INSTRUCTIONS TO FOLLOW: Will you quote precisely the lines that run from the top of the material below to the line containing "pull-off cap, twelve", both ends included?

DATA SHOWN:
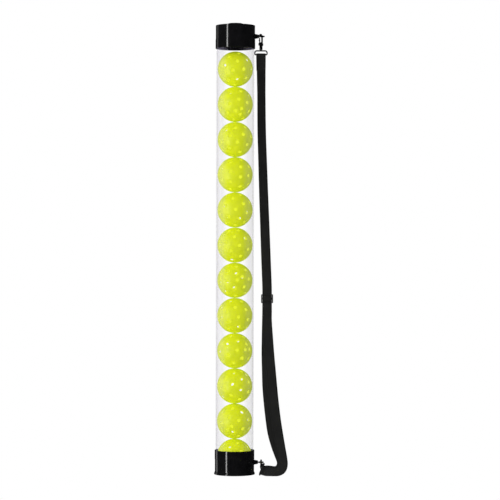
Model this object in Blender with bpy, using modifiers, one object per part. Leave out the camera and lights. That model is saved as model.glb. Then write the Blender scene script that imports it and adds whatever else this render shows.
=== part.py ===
"""Carry tube for perforated court balls: a clear tube between a push-on pick-up collar and a
pull-off cap, twelve hollow balls inside, and an adjustable webbing strap on two snap hooks.

Metres, +Z up. The origin is on the tube's axis at the plane that the collar stands on, and the
strap hangs on the +X side.
"""
import math

import bmesh
import bpy
from mathutils import Matrix, Vector

MM = 0.001

# Tube, collar and cap
SEGMENTS = 32
TUBE_RADIUS = 39.7 * MM
BORE_RADIUS = 38.1 * MM
TUBE_BOTTOM = 32.0 * MM
TUBE_TOP = 912.0 * MM
GRIP_LENGTH = 18.8 * MM
SEAT_RADIUS = TUBE_RADIUS + 0.3 * MM
FITTING_RADIUS = 41.2 * MM
BAND_RADIUS = 41.6 * MM
LIP_RADIUS = 42.75 * MM
CAP_TOP = 941.6 * MM
CAP_ROOF = 2.3 * MM
CAP_BUTTON_RADIUS = 15.0 * MM
CAP_BUTTON_HEIGHT = 4.4 * MM
FIT_GAP = 0.3 * MM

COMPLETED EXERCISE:
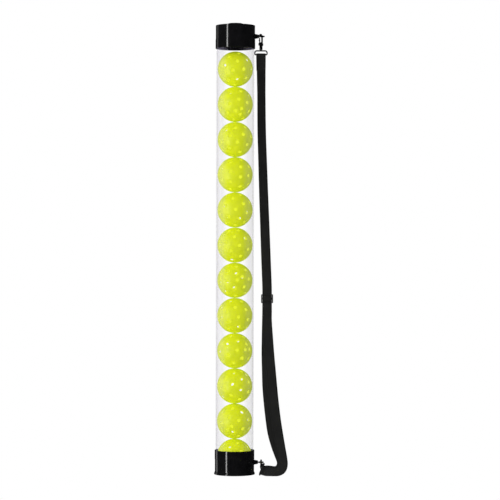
Model this object in Blender with bpy, using modifiers, one object per part. Leave out the camera and lights. That model is saved as model.glb. Then write the Blender scene script that imports it and adds whatever else this render shows.
=== part.py ===
"""Carry tube for perforated court balls: a clear tube between a push-on pick-up collar and a
pull-off cap, twelve hollow balls inside, and an adjustable webbing strap on two snap hooks.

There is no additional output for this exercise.